It looks like the Readout process started successfully, but failed somewhere in the CONFIGURE transition.

@Andry have you perhaps modified the Readout configuration file, or any other configuration file?

@sy-c does any of this look familiar to you?

The readout logs (in infologger) can certainly explain what happened, an error message was certainly issued in this situation. This can happen for any number of reasons involving readout hardware or system resources.
I don’t expect users to dig into mesos debug logs to find that readout fails to configure.

Dear Teo,

Thanks for the clue of how to get Mesos log. This will be very useful.

Indeed, I changed a bit the Readout config file, to enable the 2 CRUs in the FLP. The modifications were done in the lines of what was described in the test scenario number 3 of https://gitlab.cern.ch/AliceO2Group/system-configuration/blob/flp-suite-v0.2.1/ansible/docs/FLP_test_scenarios.xlsx

i.e. in more details: disable the dummy equipment, enable the rorc 1 and change the “generatorLoopback” to DDG. I also added a second rorc, but I just realised I forgot to change its name from equipment-rorc-1 to equipment-roc-2 (copy/paste mistake). I retried with this typo corrected, after a reboot, but it did not help.

Cheers,
Andry

----> relevant lines of readout.cfg

define a (enabled) dummy equipment generating random data

[equipment-dummy-1]
enabled=0
equipmentType=dummy
eventMinSize=100k
eventMaxSize=200k
memoryPoolNumberOfPages=100
memoryPoolPageSize=1M
fillData=1

define a (disabled) CRU equipment for CRU end point 02:00.0

with 1 link and internal data generator

[equipment-rorc-1]
enabled=1
equipmentType=rorc
cardId=02:00.0
generatorEnabled=1
generatorLoopback=DDG
memoryPoolNumberOfPages=2048
memoryPoolPageSize=1M
linkMask=0-3

define a (disabled) CRU equipment for CRU end point 85:00.0

with 1 link and internal data generator

[equipment-rorc-2]
enabled=1
equipmentType=rorc
cardId=85:00.0
generatorEnabled=1
generatorLoopback=DDG
memoryPoolNumberOfPages=2048
memoryPoolPageSize=1M
linkMask=4-11

Hi,

Has mentioned by Sylvain, the best starting point to debug is infoLogger.
Here’s what I did:

  1. Opened InfoLogger GUI at http://alimftcom2.dyndns.cern.ch:8081
  2. Unselected Debug messages
  3. Set facility=readout filter
  4. Clicked on Query

There I could see the following relevant messages:

24/10/2019 16:36:01: Error : duplicate section name in /home/flp/readout.cfg line 33
This refers to the failure you mentioned after the reboot. As stated this was fixed.

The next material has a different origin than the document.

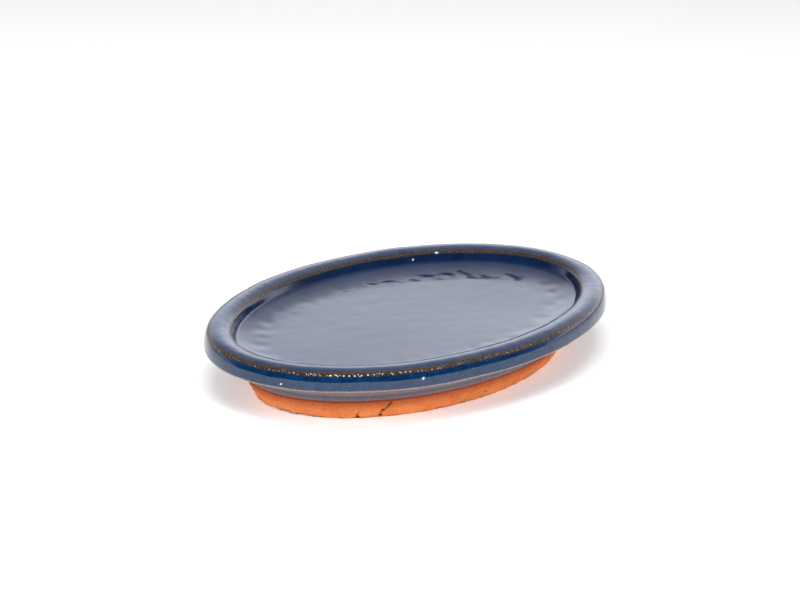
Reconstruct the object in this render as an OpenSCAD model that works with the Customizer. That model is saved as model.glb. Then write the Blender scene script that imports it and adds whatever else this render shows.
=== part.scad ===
// Oval glazed drip tray for a small bonsai: a slab of red clay with a rolled rim
// band luted round its edge and a foot ring luted under it, blue glaze above.
// +X runs along the length, +Z is up, the origin is under the middle of the foot.

/* [Outline] */
// Length of the rim, end to end
tray_length = 150; // [140:2:170]
// Width of the rim, side to side
tray_width = 106; // [98:2:114]

/* [Heights] */
// Height from the ground to the top of the rim
tray_height = 23; // [21.5:0.1:26]
// Height of the well floor above the ground
floor_height = 16.4; // [15.5:0.1:17]
// Height of the lower edge of the rim band
band_bottom = 15.6; // [15:0.1:16.5]
// Height of the line where the glaze stops
glaze_line = 7.8; // [7.5:0.1:10]
// Height of the foot ring
foot_height = 7; // [5:0.1:7.4]

/* [Rim] */
// Width of the rim across its top
rim_width = 8.8; // [8:0.1:9.5]
// How far the rim overhangs the wall under it
rim_overhang = 12.5; // [12.4:0.1:14]
// How far the middle of the rim top stands above its edges
crown = 0.6; // [0.4:0.1:1]

/* [Foot] */
// How far the foot's lower edge is set in from the rim
foot_inset = 16.2; // [15:0.1:18]
// Width of the face that the foot stands on
foot_width = 8; // [6:0.5:10]
// How far the top of the foot stands out from the slab's edge
foot_ledge = 0.25; // [0.1:0.05:0.5]
// Thickness of the slab in the middle, above its hollow
slab_thickness = 6.4; // [5:0.1:8]

/* [Glaze] */
// Thickness of the glaze
glaze_thickness = 0.5; // [0.4:0.1:0.6]

/* [Hidden] */
$fn = 144;

// The oval is four arcs. The centres of an end arc and a side arc are the corners
// of a 3-4-5 triangle, so the arcs meet smoothly on the line through both centres.
triangle = (tray_length - tray_width) / 4;
end_centre = 3 * triangle;
side_centre = 4 * triangle;
end_radius = tray_length / 2 - end_centre;
side_radius = tray_width / 2 + side_centre;

// Places across the section are measured from the rim's outline, inwards negative.
wall_at = -rim_overhang;
slab_edge = wall_at - glaze_thickness;
slab_top = floor_height - glaze_thickness;
slab_bottom = slab_top - slab_thickness;
hollow_edge = -foot_inset - foot_width;
// Every flat layer is a ring as far in as plate_edge, with a plate inside it.
plate_edge = slab_edge - 20;
plate_overlap = 4;

// The section's bends: radius, and the slope where each one starts or stops
lower_round = 1;
upper_round = 1.3;
inner_round = 1.1;
cove_round = 2.4;
under_slope = 14.5;
band_slope = 9;
wall_lean = 16;
shoulder = 65;
crown_reach = 12;
// Where the rim's glaze meets the well's glaze, round the inner bend
glaze_seam = 135;

// Centres of the bends
lower_bend = [-lower_round, band_bottom + lower_round];
band_normal = [cos(band_slope), sin(band_slope)];
upper_bend_z = tray_height - crown - upper_round;
upper_bend = [
    (lower_bend * band_normal + lower_round - upper_round
        - upper_bend_z * sin(band_slope)) / cos(band_slope),
    upper_bend_z
];
inner_bend = [inner_round - rim_width, tray_height - crown - inner_round];
crown_round = pow(rim_width / 2, 2) / (2 * crown);
crown_bend = [(upper_bend[0] + inner_bend[0]) / 2, tray_height - crown_round];
lean_from = inner_bend + inner_round * [-cos(wall_lean), sin(wall_lean)];
lean_drop = lean_from[1] - floor_height - cove_round * (1 - sin(wall_lean));
cove_bend = [
    lean_from[0] - lean_drop * tan(wall_lean) - cove_round * cos(wall_lean),
    floor_height + cove_round
];

function arc(centre, radius, from, to, steps = 4) = [
    for (i = [0:steps]) let (a = from + (to - from) * i / steps)
        centre + radius * [cos(a), sin(a)]
];

// The surface from the glaze line up the wall, under the rim and over it, with
// everything moved in by depth: 0 is the glaze's face and glaze_thickness the clay's.
function rim_path(depth) = let (
        lower = arc(lower_bend, lower_round - depth, under_slope - 90, 0),
        under = lower[0] - (lower[0][0] - wall_at + depth) * [1, tan(under_slope)]
    ) concat(
        [[wall_at - depth, glaze_line], under],
        lower,
        arc(upper_bend, upper_round - depth, band_slope, shoulder),
        arc(crown_bend, crown_round - depth, 90 - crown_reach, 90 + crown_reach),
        arc(inner_bend, inner_round - depth, 180 - shoulder, glaze_seam, 2)
    );

// The surface from the glaze seam down the well's wall, round the cove to the floor
function well_path(depth) = concat(
        arc(inner_bend, inner_round - depth, glaze_seam, 180 - wall_lean, 2),
        arc(cove_bend, cove_round + depth, -wall_lean, -90),
        [[slab_edge, floor_height - depth]]
    );

function reversed(path) = [for (i = [len(path) - 1:-1:0]) path[i]];
function without_first(path) = [for (i = [1:len(path) - 1]) path[i]];
// A section's points to the nearest 0.01 mm, moved out by an arc's radius
function at_radius(section, radius) = [
    for (p = section) [round(100 * (p[0] + radius)) / 100, round(100 * p[1]) / 100]
];

// The part of a full ring that lies in a wedge with its point at the ring's centre
module ring_sector(section, radius, wedge) {
    intersection() {
        rotate_extrude() polygon(at_radius(section, radius));
        translate([0, 0, -1]) linear_extrude(tray_height + 2) polygon(wedge);
    }
}

// Draws a section round the whole oval, as four arcs that meet face to face.
module around_oval(section) {
    end_wedge = end_radius * [[0, 0], [1, 4 / 3], [1, -4 / 3]] * 1.5;
    side_wedge = side_radius * [[0, 0], [3 / 4, 1], [-3 / 4, 1]] * 1.5;
    for (turn = [0, 180]) rotate(turn) {
        translate([end_centre, 0]) ring_sector(section, end_radius, end_wedge);
        translate([0, -side_centre]) ring_sector(section, side_radius, side_wedge);
    }
}

// The flat plate that fills a layer's ring; its edge lies inside the ring.
module plate(bottom, top) {
    reach = plate_edge + plate_overlap;
    outline = [
        for (turn = [0:15:345])
            [(tray_length / 2 + reach) * cos(turn), (tray_width / 2 + reach) * sin(turn)]
    ];
    translate([0, 0, bottom]) linear_extrude(top - bottom) polygon(outline);
}

// The slab of clay that carries the well, thinned underneath inside the foot
module floor_slab() {
    color([0.86, 0.45, 0.28]) {
        around_oval([
            [slab_edge, foot_height],
            [slab_edge, slab_top],
            [plate_edge, slab_top],
            [plate_edge, slab_bottom],
            [hollow_edge - 1.5, slab_bottom],
            [hollow_edge, foot_height]
        ]);
        plate(slab_bottom, slab_top);
    }
}

// The strip of clay round the slab's edge, rolled over into the rim
module rim_band() {
    color([0.80, 0.42, 0.27])
        around_oval(concat(
            without_first(rim_path(glaze_thickness)),
            without_first(well_path(glaze_thickness))
        ));
}

// The ring of bare clay that the tray stands on
module foot_ring() {
    color([0.90, 0.48, 0.29])
        around_oval([
            [-foot_inset, 0],
            [slab_edge + foot_ledge, foot_height],
            [hollow_edge, foot_height],
            [hollow_edge, 0]
        ]);
}

// The glaze in the well: the wall, the cove and the floor
module well_glaze() {
    color([0.20, 0.28, 0.45]) {
        around_oval(concat(
            well_path(0),
            [[plate_edge, floor_height], [plate_edge, slab_top]],
            reversed(well_path(glaze_thickness))
        ));
        plate(slab_top, floor_height);
    }
}

// The glaze over the rim, its outer face, its underside and the wall below
module rim_glaze() {
    color([0.10, 0.20, 0.38])
        around_oval(concat(rim_path(0), reversed(rim_path(glaze_thickness))));
}

floor_slab();
rim_band();
foot_ring();
well_glaze();
rim_glaze();
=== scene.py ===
import math

import bmesh
import bpy
import numpy as np
from mathutils import Matrix, Vector


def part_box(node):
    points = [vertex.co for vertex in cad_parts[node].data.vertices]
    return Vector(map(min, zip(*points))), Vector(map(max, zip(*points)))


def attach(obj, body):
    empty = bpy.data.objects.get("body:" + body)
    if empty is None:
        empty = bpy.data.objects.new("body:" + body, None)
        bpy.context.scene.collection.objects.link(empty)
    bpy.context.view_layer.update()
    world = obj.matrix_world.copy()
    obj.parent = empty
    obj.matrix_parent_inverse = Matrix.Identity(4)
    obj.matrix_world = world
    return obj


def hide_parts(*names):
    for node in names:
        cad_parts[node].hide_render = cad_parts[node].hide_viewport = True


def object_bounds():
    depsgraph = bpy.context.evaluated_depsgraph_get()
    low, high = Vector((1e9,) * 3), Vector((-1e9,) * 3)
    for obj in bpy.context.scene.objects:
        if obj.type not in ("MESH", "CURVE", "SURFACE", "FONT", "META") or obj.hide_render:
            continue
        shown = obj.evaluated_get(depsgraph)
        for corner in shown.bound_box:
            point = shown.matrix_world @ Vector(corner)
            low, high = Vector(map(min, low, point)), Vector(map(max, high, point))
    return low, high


# An oval bonsai drip tray: red clay with a flat glazed well, an overhanging rolled rim
# and a bare foot. The section's sizes are in millimetres until a mesh is made.
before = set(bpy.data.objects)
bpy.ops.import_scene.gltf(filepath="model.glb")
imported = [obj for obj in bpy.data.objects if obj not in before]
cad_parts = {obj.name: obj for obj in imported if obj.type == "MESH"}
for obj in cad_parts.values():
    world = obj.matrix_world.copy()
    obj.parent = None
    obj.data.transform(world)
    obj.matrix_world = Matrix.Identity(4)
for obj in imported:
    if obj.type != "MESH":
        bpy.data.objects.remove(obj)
cad_low, cad_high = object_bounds()

MM = 0.001

# ------------------------------------------------------------- sizes from the frame


def height(node, end):
    """The lowest (0) or highest (1) point of a CAD node, in mm."""
    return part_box(node)[end].z / MM


HALF_LENGTH = (cad_high.x - cad_low.x) / 2 / MM
HALF_WIDTH = (cad_high.y - cad_low.y) / 2 / MM
GLAZE = 0.5
SLAB_THICKNESS = 6.4
# The tray's front dried higher than its back, so a level rim is this far under the top
TILT_ROOM = 0.54
RIM_TOP = cad_high.z / MM - TILT_ROOM
GLAZE_LINE = height("rim_glaze", 0)
FLOOR = height("floor_slab", 1) + GLAZE
SLAB_BOTTOM = FLOOR - GLAZE - SLAB_THICKNESS
# The visual slab's top lies this far under FLOOR, out of the way of the dished glaze
UNDER_FLOOR = 1.6
SLAB_TOP = FLOOR - UNDER_FLOOR
FOOT_TOP = height("foot_ring", 1)
SLAB_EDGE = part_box("floor_slab")[1].x / MM - HALF_LENGTH
WALL = SLAB_EDGE + GLAZE
FOOT_INSET = -16.2
FOOT_WIDTH = 8.0
FOOT_LEDGE = 0.25
HOLLOW = FOOT_INSET - FOOT_WIDTH
HOLLOW_SLOPE = 1.5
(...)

24/10/2019 17:55:58 Not enough space left in memory bank ‘bank-0’ (need 2147483648 bytes more)
Now the config error is gone, but there’s a new error related with memory allocation. The explanation is the following: you enabled the second CRU without provisioning the corresponding memory for it to operate. If you look into the readout config file, there’s a section at the top called [bank-0], please increase the size from 2G to 4G and it should work (I’d do a reboot to start from a clean state).

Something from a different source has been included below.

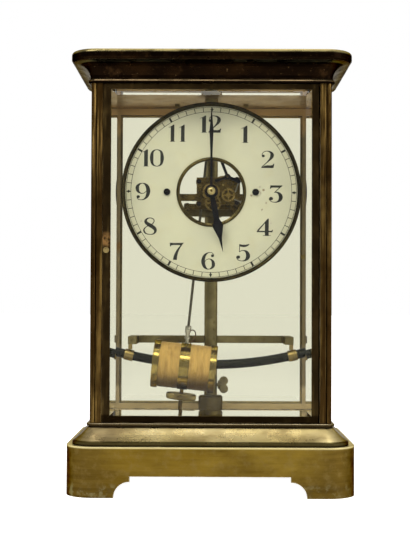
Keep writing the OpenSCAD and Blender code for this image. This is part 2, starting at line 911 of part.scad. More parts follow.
rating_screw_d = 3;
rating_screw_end = 9.2;
nut_chamfer = 1.2;
module rating_screw() {
  len = nut_drop + nut_t + rating_screw_end;
  color(dark_brass)
    swing()
      translate([0, 0, -bob_drop - band_d / 2 - len])
        cylinder(d = rating_screw_d, h = len, $fn = 32);
}

module rating_nut() {
  z = bob_drop + flange_d / 2 + nut_drop;
  r = nut_d / 2;
  bore = rating_screw_d / 2 + pivot_play;
  color(brass)
    swing()
      translate([0, 0, -z - nut_t])
        rotate_extrude($fn = 96)
          polygon([[bore, 0], [r - nut_chamfer, 0], [r, nut_chamfer], [r, nut_t - nut_chamfer],
            [r - nut_chamfer, nut_t], [bore, nut_t]]);
}

// The dial, seen from the front with its centre at the origin
dial_t = 1;
bezel_wall = 2.4;
dial_r = bezel_d / 2 - bezel_wall - seat;
ring_spigot = 1.5;
module at_dial(y, t) {
  facing(0, -y, dial_z, t)
    children();
}

module turned(y) {
  translate([0, -y, dial_z])
    rotate([90, 0, 0])
      children();
}

module dial_plate() {
  color([0.9, 0.87, 0.74])
    at_dial(dial_y - dial_t, dial_t)
      difference() {
        circle(r = dial_r, $fn = 180);
        circle(r = window_d / 2 + ring_spigot + seat, $fn = 96);
        for (k = [-1, 1])
          translate([k * dial_screw_x, 0])
            circle(d = 2.4, $fn = 32);
      }
}

module dial_bezel() {
  r = bezel_d / 2;
  color(brass)
    turned(dial_y)
      rotate_extrude($fn = 180)
        polygon([[r - bezel_w, seat], [r - bezel_wall, seat], [r - bezel_wall, -2.4], [r, -2.4],
          [r, 1.2], [r - 1, 2.2], [r - bezel_w + 0.5, 1.2]]);
}

module window_bezel() {
  r = window_d / 2;
  color(brass)
    turned(dial_y)
      rotate_extrude($fn = 96)
        polygon([[r, -1.6], [r + ring_spigot, -1.6], [r + ring_spigot, seat], [r + window_ring, seat],
          [r + window_ring - 0.4, 0.8], [r + 1.2, 1.3], [r, 0.8]]);
}

dial_screw_d = 2;
module dial_screws() {
  color(steel)
    for (k = [-1, 1]) {
      along_y(k * dial_screw_x, dial_z, dial_screw_d, -dial_y - 0.2, -plate_front + 1);
      difference() {
        along_y(k * dial_screw_x, dial_z, 5.2, -dial_y - 1.1, -dial_y - 0.05);
        translate([k * dial_screw_x - 3, -dial_y - 2, dial_z - 0.3])
          cube([6, 1.4, 0.6]);
      }
    }
}

// Hands: each is an outline [distance from the centre, half width]
module hand_shape(outline, hub, bore) {
  difference() {
    union() {
      circle(r = hub, $fn = 48);
      polygon(concat([for (p = outline) [p[1], p[0]]],
        [for (i = [len(outline) - 1:-1:0]) [-outline[i][1], outline[i][0]]]));
    }
    circle(d = bore, $fn = 48);
  }
}

arbor_d = 1.6;
pipe_d = 2.6;
hour_pipe_d = 4.4;
hand_t = 0.8;
minute_over_dial = 9.6;
hour_over_dial = 7;
minute_y = dial_y + minute_over_dial;
hour_y = dial_y + hour_over_dial;
module minute_hand() {
  outline = [[2.5, 1], [minute_len * 0.45, 0.85], [minute_len * 0.73, 1.6], [minute_len * 0.8, 1.1],
    [minute_len, 0.12]];
  color(steel)
    at_dial(minute_y, hand_t)
      rotate(-minute_angle)
        hand_shape(outline, 3.3, arbor_d + 0.04);
}

module hour_hand() {
  stem = 2.15;
  kite = hour_len * 0.58;
  outline = [[3, stem * 0.75], [hour_len * 0.2, stem], [hour_len * 0.46, stem], [kite, 4.15],
    [hour_len * 0.78, 1.2], [hour_len, 0.12]];
  color(steel)
    at_dial(hour_y, hand_t)
      rotate(-hour_angle)
        hand_shape(outline, 5.2, hour_pipe_d + 0.04);
}

hand_nut_d = 6.2;
nut_len = 1.6;
module hand_nut() {
  r = hand_nut_d / 2;
  color(brass)
    turned(minute_y + hand_t + 0.02)
      difference() {
        rotate_extrude($fn = 48)
          polygon([[0, 0], [r, 0], [r, 0.5], [r - 1, nut_len - 0.2], [r - 1.6, nut_len], [0, nut_len]]);
        translate([0, 0, -1])
          cylinder(d = arbor_d + 0.04, h = nut_len + 2, $fn = 32);
      }
}

// Wheels: module m is the pitch diameter over the teeth, and teeth are cut thin for play
function tooth(m, n, i) = let (r = m * n / 2, a = 360 / n, top = r + 0.8 * m, low = r - 1.1 * m)
  [for (q = [[low, -0.27], [top, -0.1], [top, 0.1], [low, 0.27]])
    q[0] * [cos(a * (i + q[1])), sin(a * (i + q[1]))]];

module gear(m, n, bore, turn) {
  difference() {
    rotate(turn)
      polygon([for (i = [0:n - 1]) each tooth(m, n, i)]);
    if (bore > 0)
      circle(d = bore, $fn = 32);
  }
}

module crossings(r_in, r_out, arms, width) {
  for (i = [0:arms - 1])
    rotate(360 * i / arms)
      intersection() {
        difference() {
          circle(r = r_out, $fn = 64);
          circle(r = r_in, $fn = 48);
        }
        translate([width / 2, width / 2])
          square(r_out);
      }
}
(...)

Let us know if this helped.

Cheers,
Vasco

Dear Vasco,

Thanks a lot for the detailed answer. Indeed, I am still in the learning curve of how to use the various FLP suite components. Now that all three MFT FLPs have a fresh re-installation of the FLP suite, I can try again. Since I know that Stefano had a hand-on session on the last FLP suite, I will also ask him to propagate his new knowledge to me :wink:

Cheers,
Andry